■ **What is needed**: Copy out each line of the material in which the word "parts" appears.

■ **Data shown**:
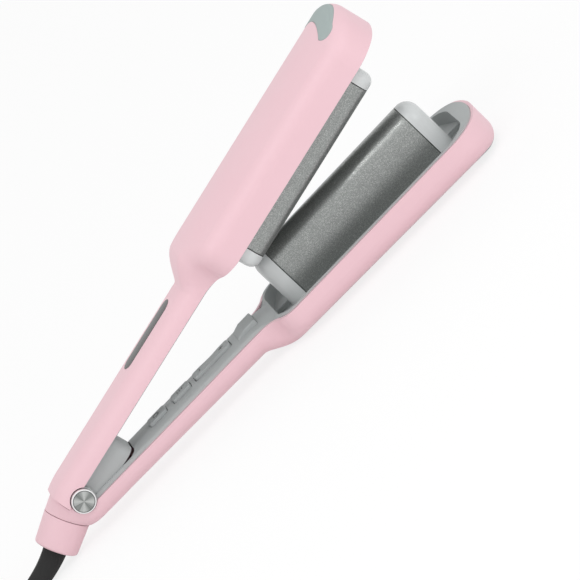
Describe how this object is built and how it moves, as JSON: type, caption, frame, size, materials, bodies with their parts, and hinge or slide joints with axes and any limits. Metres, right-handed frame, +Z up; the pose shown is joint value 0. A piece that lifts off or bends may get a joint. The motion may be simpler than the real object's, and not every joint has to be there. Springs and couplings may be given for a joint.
{
  "type": "hair crimper",
  "caption": "Hand-held three-barrel hair crimper, open on its lower arm: hinged pink arms, ceramic barrels, hinge caps, tilted collar and coiled mains cord",
  "frame": {"origin": "middle of the footprint of the iron without its cord, on the table that it lies on", "axes": "+X along the lower arm towards the tip, +Z up, the hinge pin parallel to Y"},
  "size_m": [0.4632, 0.0877, 0.1113],
  "materials": {
    "shell": "satin pink",
    "liner": "satin grey",
    "pad": "soft matt grey",
    "lower_sleeve": "glossy ceramic coating",
    "upper_sleeve": "glittering ceramic coating",
    "cap": "light grey, heat-proof",
    "control": "satin grey",
    "window": "black, clear-coated",
    "circuit_board": "green",
    "steel": "brushed",
    "heater": "as rolled",
    "fuse": "glazed white",
    "lead": "red silicone",
    "cord": "black, matt",
    "boot": "black, soft",
    "strap": "black strap",
    "plug": "black",
    "blade": "bright"
  },
  "bodies": {
    "lower_arm": {"lower_shell": "shell", "lower_liner": "liner", "lower_tip_pad": "pad", "centre_barrel": "lower_sleeve", "centre_rear_cap": "cap", "centre_tip_cap": "cap", "centre_heater": "heater", "centre_thermal_fuse": "fuse", "stop_block": "control", "control_board": "circuit_board", "tact_switches": "control", "hinge_pin": "steel", "hinge_cap_near": "steel", "hinge_cap_far": "steel", "supply_leads": "lead", "heater_leads": "lead", "lower_screws": "steel"},
    "upper_arm": {"upper_shell": "shell", "upper_liner": "liner", "upper_tip_pad": "pad", "display_window": "window", "display_board": "circuit_board", "hinge_spring": "steel", "upper_leads": "lead", "upper_screws": "steel", "near_barrel": "upper_sleeve", "near_rear_cap": "cap", "near_tip_cap": "cap", "near_heater": "heater", "near_thermal_fuse": "fuse", "far_barrel": "upper_sleeve", "far_rear_cap": "cap", "far_tip_cap": "cap", "far_heater": "heater", "far_thermal_fuse": "fuse"},
    "power_button": {"power_button": "control"},
    "mode_button": {"mode_button": "control"},
    "temperature_rocker": {"temperature_rocker": "control"},
    "lock_ring": {"lock_ring": "shell"},
    "cord_set": {"cord_swivel": "boot", "strain_relief": "boot", "cord": "cord", "cord_coil": "cord", "cord_tail": "cord", "cord_tie": "strap", "plug_body": "plug", "plug_blades": "blade"}
  },
  "joints": [
    {"name": "arm_hinge", "type": "hinge", "parent": "lower_arm", "child": "upper_arm", "pos_m": [-0.12435, 0, 0.0224], "axis": [0, -1, 0], "range_deg": [-12.5, 0], "stiffness_Nm_per_rad": 0.3, "springref_deg": 63.03},
    {"name": "power_press", "type": "slide", "parent": "lower_arm", "child": "power_button", "axis": [0.0148, 0, -0.9999], "range_m": [0, 0.0006], "stiffness_N_per_m": 400, "springref_m": -0.0006},
    {"name": "mode_press", "type": "slide", "parent": "lower_arm", "child": "mode_button", "axis": [0.0148, 0, -0.9999], "range_m": [0, 0.0006], "stiffness_N_per_m": 400, "springref_m": -0.0006},
    {"name": "temperature_rock", "type": "hinge", "parent": "lower_arm", "child": "temperature_rocker", "pos_m": [-0.02852, 0, 0.01802], "axis": [0, 1, 0], "range_deg": [-1.6, 1.6], "stiffness_Nm_per_rad": 0.2},
    {"name": "lock_turn", "type": "hinge", "parent": "lower_arm", "child": "lock_ring", "pos_m": [-0.13718, 0, 0.01796], "axis": [-0.9007, 0, -0.4344], "range_deg": [0, 45]},
    {"name": "cord_turn", "type": "hinge", "parent": "lower_arm", "child": "cord_set", "pos_m": [-0.13718, 0, 0.01796], "axis": [-0.9007, 0, -0.4344], "continuous": true}
  ]
}
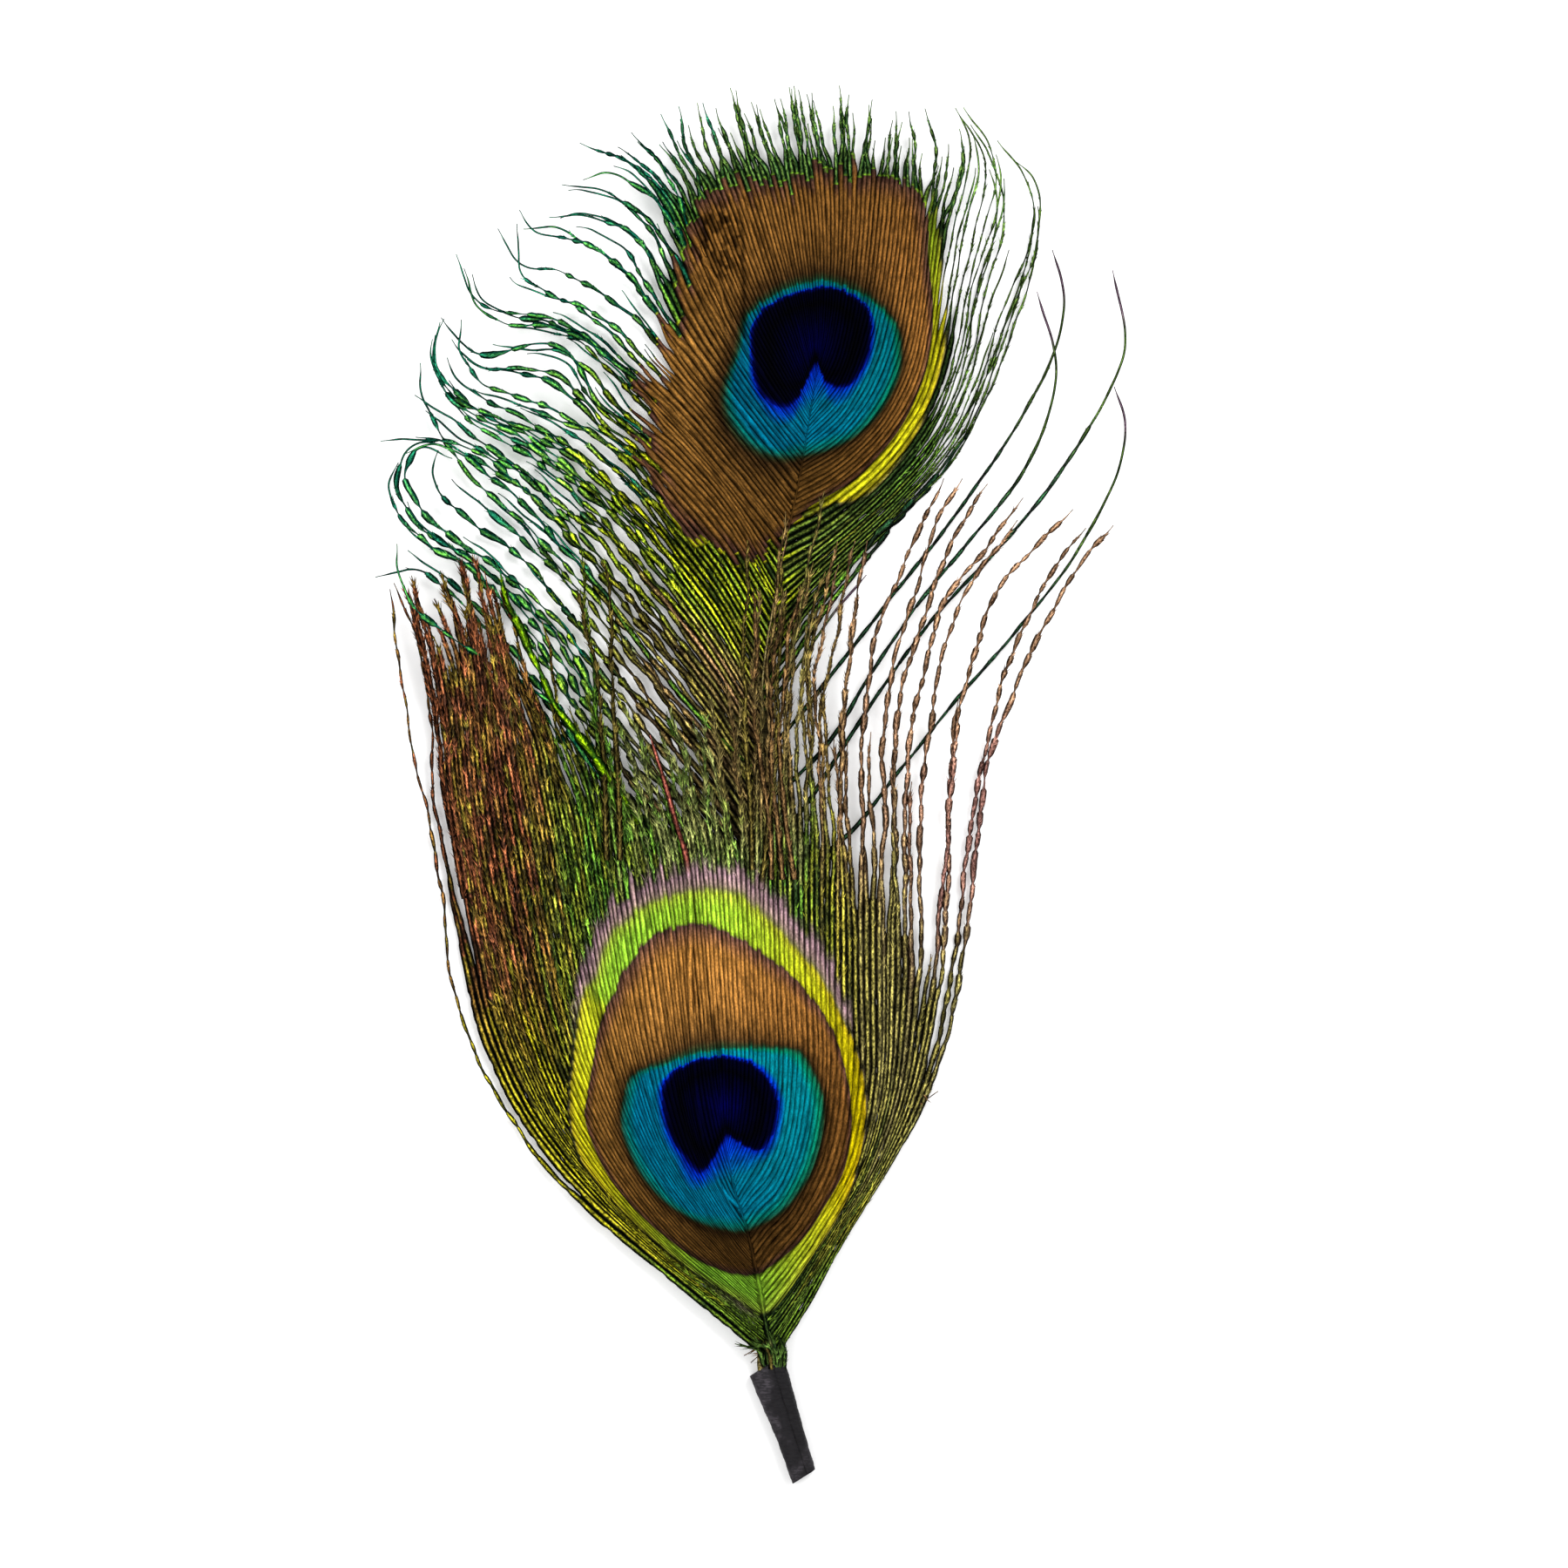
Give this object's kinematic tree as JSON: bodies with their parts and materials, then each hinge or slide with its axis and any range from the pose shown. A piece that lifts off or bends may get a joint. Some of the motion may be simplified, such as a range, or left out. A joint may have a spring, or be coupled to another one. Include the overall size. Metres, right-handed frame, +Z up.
{
  "type": "peacock feather",
  "caption": "Trimmed peacock eye feathers laid one above the other, with long loose barbs, their cut quills bound in a flat black tape tab.",
  "frame": {"origin": "middle of the footprint, on the surface that the feathers lie on", "axes": "+Z up, away from the surface and out of the eyes' faces; +Y from the taped quills to the tips; +X to the right seen from above with the tips away from the viewer"},
  "size_m": [0.0777, 0.1444, 0.0068],
  "materials": {
    "front_vane": "iridescent satin barbs: navy and turquoise eye in bronze, lime ring, copper brown loose barbs",
    "rear_vane": "iridescent satin barbs: navy and turquoise eye in bronze, emerald and yellow-green loose barbs",
    "tape": "matt black crepe tape, folded flat and slightly worn"
  },
  "bodies": {
    "root": {"rear_feather": "rear_vane", "front_feather": "front_vane", "stem_tape": "tape"}
  },
  "joints": []
}
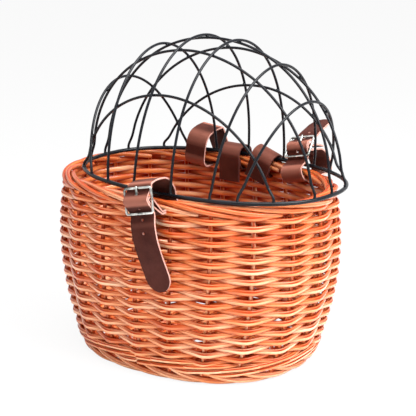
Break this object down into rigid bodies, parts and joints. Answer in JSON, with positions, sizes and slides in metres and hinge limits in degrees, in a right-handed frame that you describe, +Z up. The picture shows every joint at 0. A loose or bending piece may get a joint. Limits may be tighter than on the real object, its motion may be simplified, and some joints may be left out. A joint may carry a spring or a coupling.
{
  "type": "bicycle dog basket",
  "caption": "Oval willow bicycle basket for a small dog, with a hinged black wire dome as its lid, a leather closing strap and leather handlebar loops with buckles.",
  "frame": {"origin": "middle of the basket's base, at the height of the surface that the foot border stands on", "axes": "+X to the right along the basket's length, -Y towards the front with the closing strap, +Y towards the back with the hinge straps and handlebar straps, +Z up"},
  "size_m": [0.4587, 0.4041, 0.4772],
  "materials": {
    "woven_willow": "split willow rods, semi-gloss varnish",
    "peeled_rods": "whole willow rods, semi-gloss varnish",
    "black_wire": "black plastic coating, glossy",
    "leather": "brown leather, satin, raw cut edges",
    "nickel": "bright nickel plating"
  },
  "bodies": {
    "basket": {"closing_buckle_frame": "nickel", "closing_strap": "leather", "left_hinge_strap": "leather", "right_hinge_strap": "leather", "left_handlebar_buckle_frame": "nickel", "left_handlebar_strap": "leather", "right_handlebar_buckle_frame": "nickel", "right_handlebar_strap": "leather", "foot_border": "peeled_rods", "lower_waling": "woven_willow", "side_weave": "woven_willow", "upper_waling": "woven_willow", "rim_border": "peeled_rods", "base_weave": "woven_willow", "long_base_stick_1": "peeled_rods", "long_base_stick_2": "peeled_rods", "long_base_stick_3": "peeled_rods", "short_base_stick_1": "peeled_rods", "short_base_stick_2": "peeled_rods", "short_base_stick_3": "peeled_rods", "short_base_stick_4": "peeled_rods", "short_base_stick_5": "peeled_rods", "stake_01": "peeled_rods", "stake_02": "peeled_rods", "stake_03": "peeled_rods", "stake_04": "peeled_rods", "stake_05": "peeled_rods", "stake_06": "peeled_rods", "stake_07": "peeled_rods", "stake_08": "peeled_rods", "stake_09": "peeled_rods", "stake_10": "peeled_rods", "stake_11": "peeled_rods", "stake_12": "peeled_rods", "stake_13": "peeled_rods", "stake_14": "peeled_rods", "stake_15": "peeled_rods", "stake_16": "peeled_rods", "stake_17": "peeled_rods", "stake_18": "peeled_rods", "stake_19": "peeled_rods", "stake_20": "peeled_rods"},
    "lid": {"lid_ring": "black_wire", "cross_wire_1": "black_wire", "cross_wire_2": "black_wire", "cross_wire_3": "black_wire", "cross_wire_4": "black_wire", "cross_wire_5": "black_wire", "cross_wire_6": "black_wire", "long_wire_1": "black_wire", "long_wire_2": "black_wire", "long_wire_3": "black_wire", "long_wire_4": "black_wire", "long_wire_5": "black_wire"},
    "closing_prong": {"closing_buckle_prong": "nickel"},
    "left_handlebar_prong": {"left_handlebar_buckle_prong": "nickel"},
    "right_handlebar_prong": {"right_handlebar_buckle_prong": "nickel"}
  },
  "joints": [
    {"name": "lid_hinge", "type": "hinge", "parent": "basket", "child": "lid", "pos_m": [0, 0.1435, 0.2719], "axis": [-1, 0, 0], "range_deg": [0, 100], "deforming": ["closing_strap"]},
    {"name": "closing_prong_hinge", "type": "hinge", "parent": "basket", "child": "closing_prong", "pos_m": [0.03605, -0.17824, 0.27074], "axis": [0.9744, 0, 0.225], "range_deg": [0, 100], "deforming": ["closing_strap"]},
    {"name": "left_handlebar_prong_hinge", "type": "hinge", "parent": "basket", "child": "left_handlebar_prong", "pos_m": [-0.09496, 0.19084, 0.23834], "axis": [-0.9962, 0, 0.0872], "range_deg": [0, 15]},
    {"name": "right_handlebar_prong_hinge", "type": "hinge", "parent": "basket", "child": "right_handlebar_prong", "pos_m": [0.08398, 0.143, 0.29645], "axis": [0.9781, 0, 0.2079], "range_deg": [0, 15]}
  ]
}
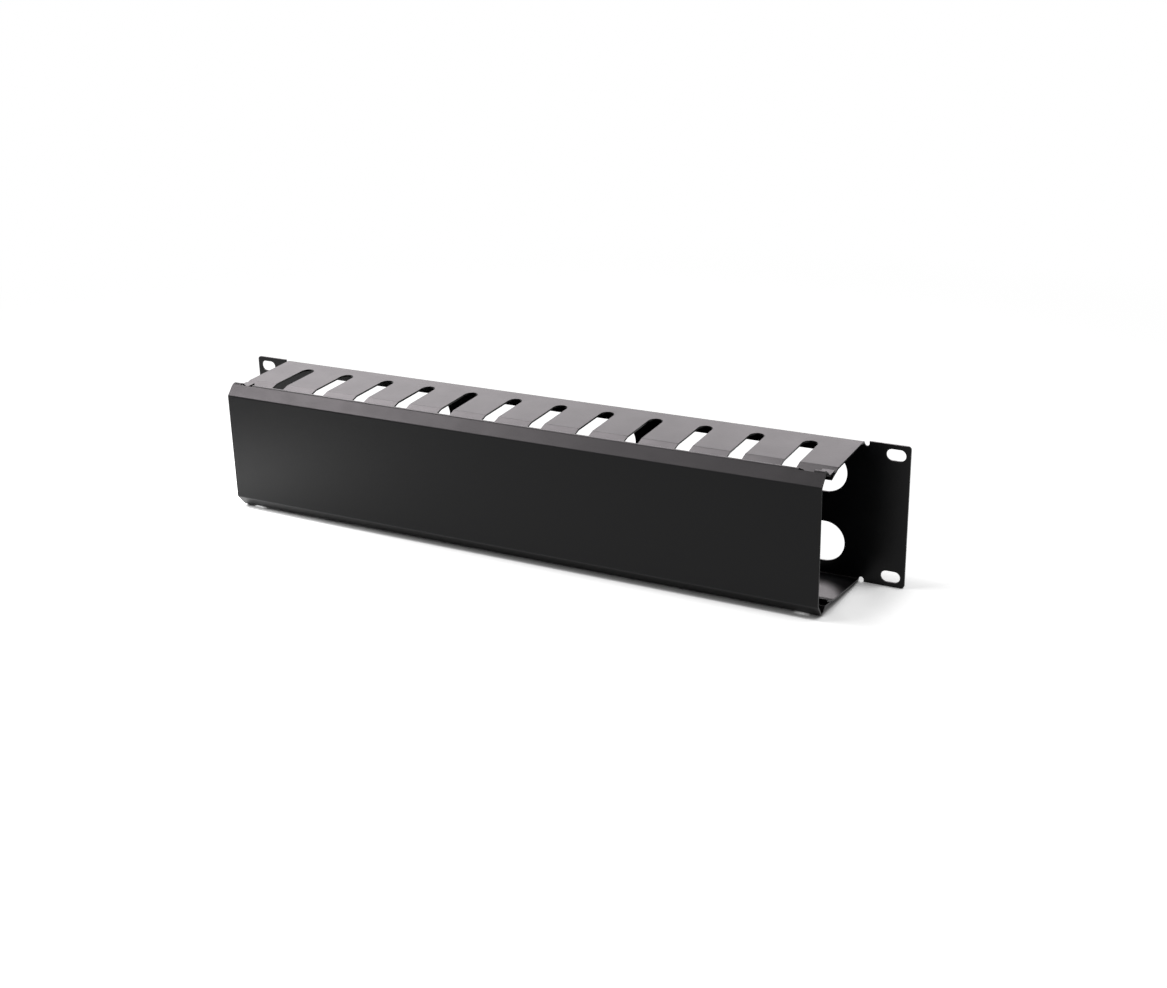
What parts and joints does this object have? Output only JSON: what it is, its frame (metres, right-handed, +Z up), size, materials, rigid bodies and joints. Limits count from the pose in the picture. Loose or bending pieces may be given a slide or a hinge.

■ **Result of this task**:
Describe how this object is built and how it moves, as JSON: type, caption, frame, size, materials, bodies with their parts, and hinge or slide joints with axes and any limits. Metres, right-handed frame, +Z up; the pose shown is joint value 0. A piece that lifts off or bends may get a joint. The motion may be simpler than the real object's, and not every joint has to be there. Springs and couplings may be given for a joint.
Give this object's kinematic tree as JSON: bodies with their parts and materials, then each hinge or slide with its axis and any range from the pose shown. A piece that lifts off or bends may get a joint. Some of the motion may be simplified, such as a range, or left out. A joint may have a spring, or be coupled to another one. Include the overall size. Metres, right-handed frame, +Z up.
Break this object down into rigid bodies, parts and joints. Answer in JSON, with positions, sizes and slides in metres and hinge limits in degrees, in a right-handed frame that you describe, +Z up. The picture shows every joint at 0. A loose or bending piece may get a joint. Limits may be tighter than on the real object, its motion may be simplified, and some joints may be left out. A joint may carry a spring or a coupling.
What parts and joints does this object have? Output only JSON: what it is, its frame (metres, right-handed, +Z up), size, materials, rigid bodies and joints. Limits count from the pose in the picture. Loose or bending pieces may be given a slide or a hinge.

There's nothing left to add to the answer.